Print all the data, keeping every line exactly as it is.

CAD and scene scripts

+++

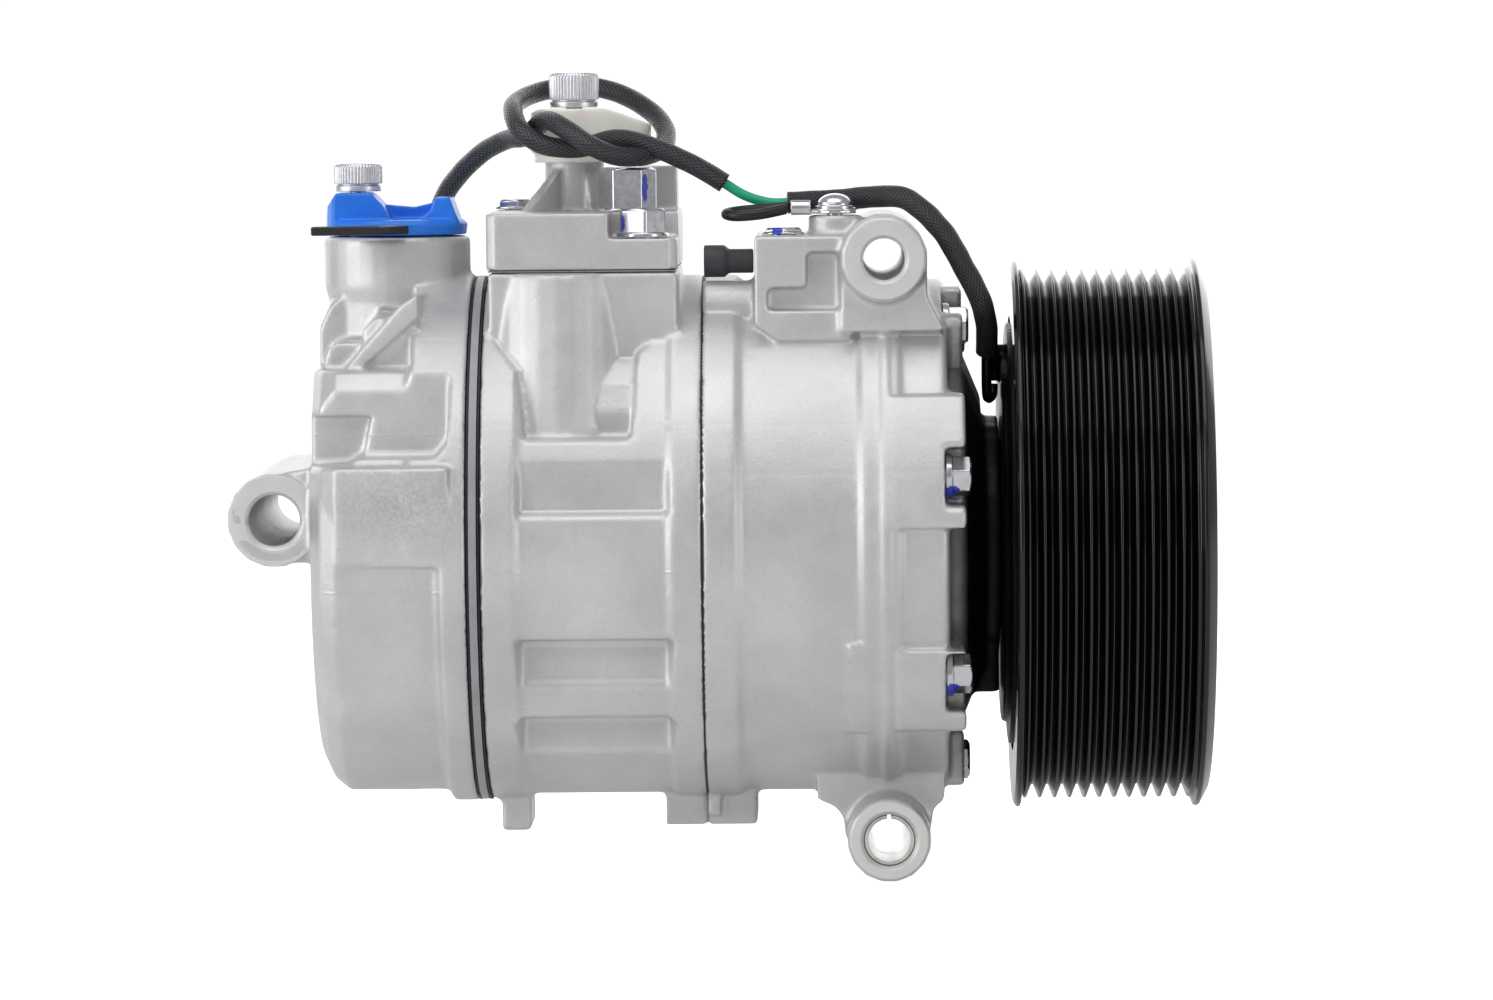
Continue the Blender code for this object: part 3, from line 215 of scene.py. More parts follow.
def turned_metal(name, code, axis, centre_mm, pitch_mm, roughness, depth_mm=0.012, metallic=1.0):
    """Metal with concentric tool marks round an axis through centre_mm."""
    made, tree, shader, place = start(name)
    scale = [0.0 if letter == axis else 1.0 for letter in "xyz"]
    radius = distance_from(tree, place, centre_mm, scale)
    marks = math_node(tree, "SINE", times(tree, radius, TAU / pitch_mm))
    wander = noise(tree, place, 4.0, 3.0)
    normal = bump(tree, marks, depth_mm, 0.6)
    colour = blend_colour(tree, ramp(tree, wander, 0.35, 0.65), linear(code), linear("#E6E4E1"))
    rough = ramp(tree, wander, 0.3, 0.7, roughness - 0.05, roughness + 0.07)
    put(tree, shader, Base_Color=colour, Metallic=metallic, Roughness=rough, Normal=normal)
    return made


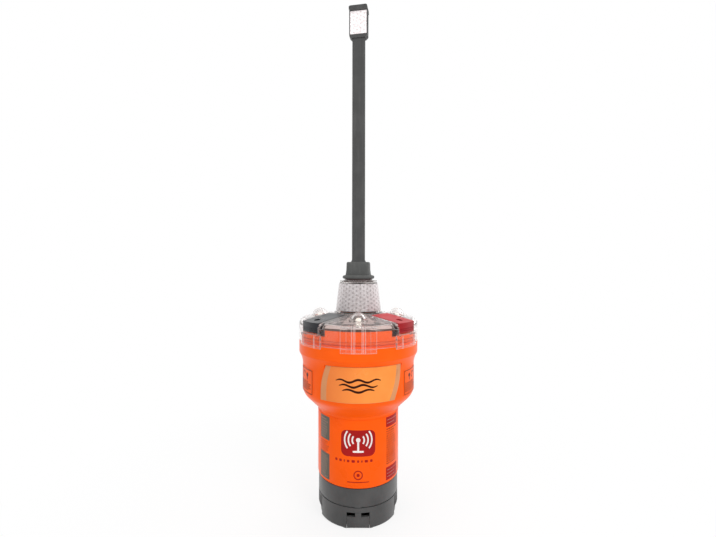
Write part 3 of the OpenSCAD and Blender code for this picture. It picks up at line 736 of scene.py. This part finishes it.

+++

Worked answer:
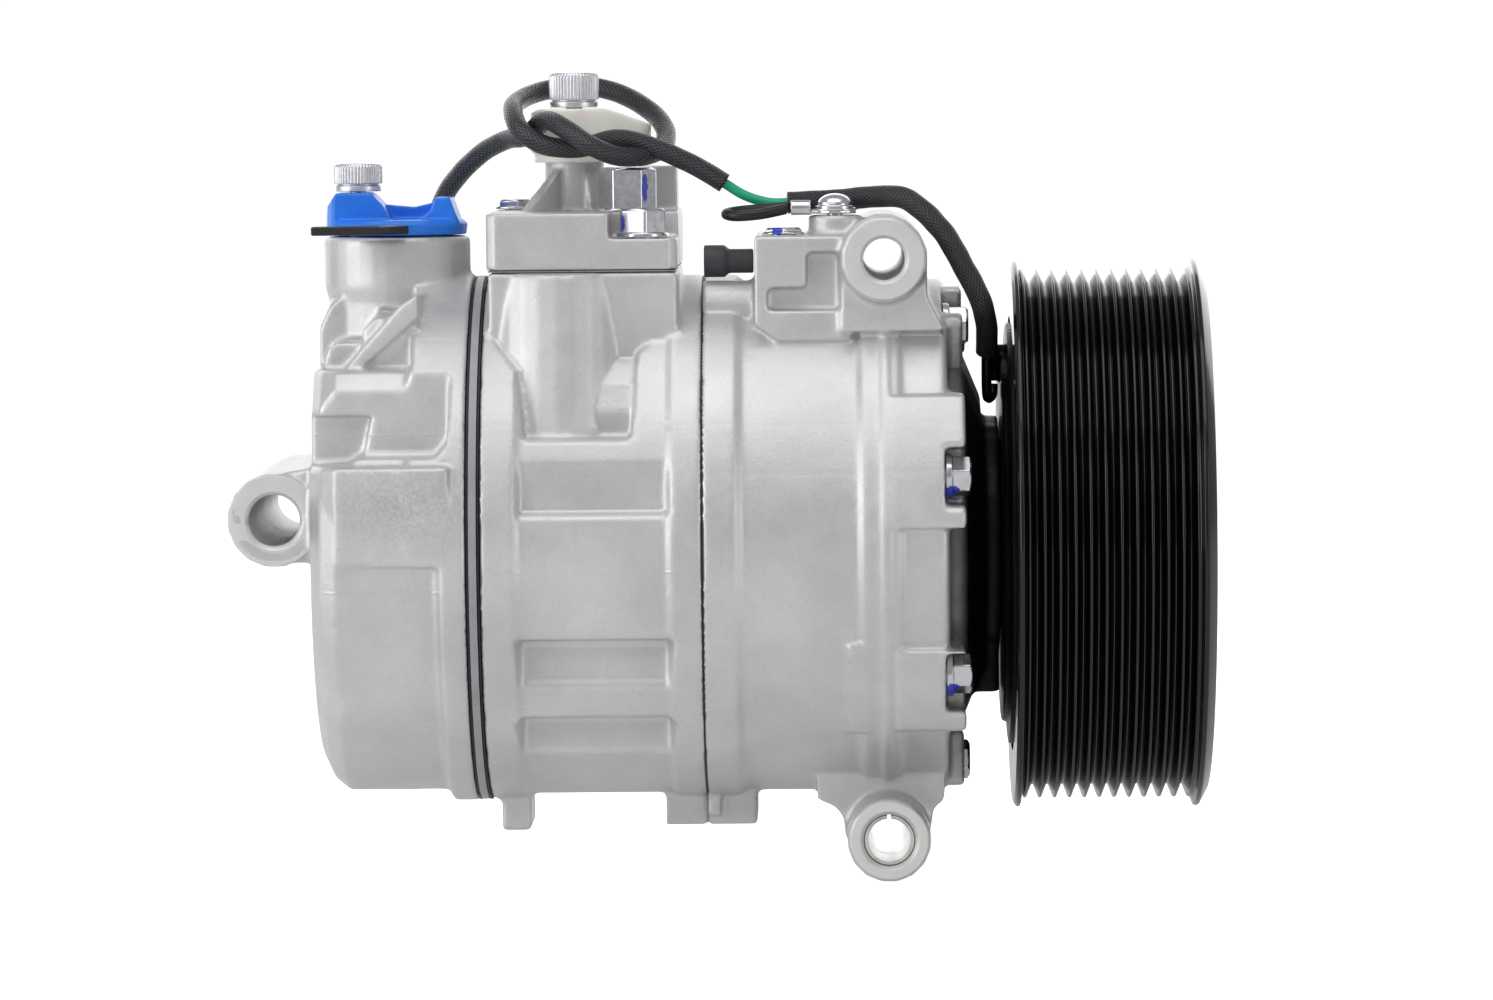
Continue the Blender code for this object: part 3, from line 215 of scene.py. More parts follow.
def turned_metal(name, code, axis, centre_mm, pitch_mm, roughness, depth_mm=0.012, metallic=1.0):
    """Metal with concentric tool marks round an axis through centre_mm."""
    made, tree, shader, place = start(name)
    scale = [0.0 if letter == axis else 1.0 for letter in "xyz"]
    radius = distance_from(tree, place, centre_mm, scale)
    marks = math_node(tree, "SINE", times(tree, radius, TAU / pitch_mm))
    wander = noise(tree, place, 4.0, 3.0)
    normal = bump(tree, marks, depth_mm, 0.6)
    colour = blend_colour(tree, ramp(tree, wander, 0.35, 0.65), linear(code), linear("#E6E4E1"))
    rough = ramp(tree, wander, 0.3, 0.7, roughness - 0.05, roughness + 0.07)
    put(tree, shader, Base_Color=colour, Metallic=metallic, Roughness=rough, Normal=normal)
    return made


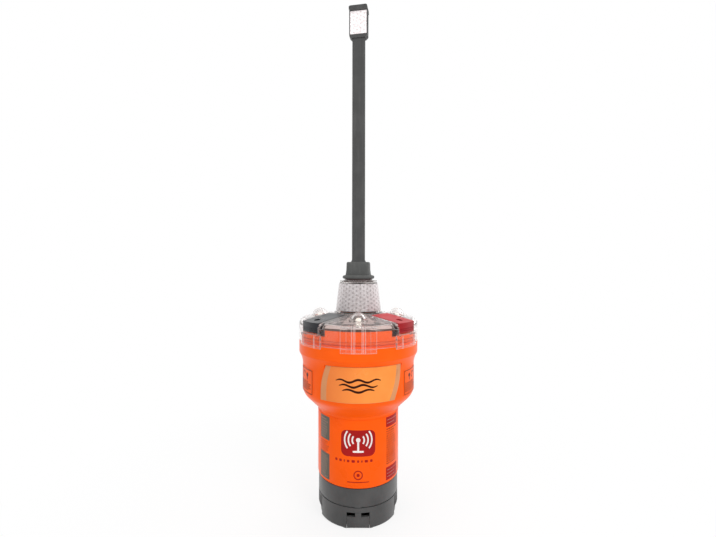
Write part 3 of the OpenSCAD and Blender code for this picture. It picks up at line 736 of scene.py. This part finishes it.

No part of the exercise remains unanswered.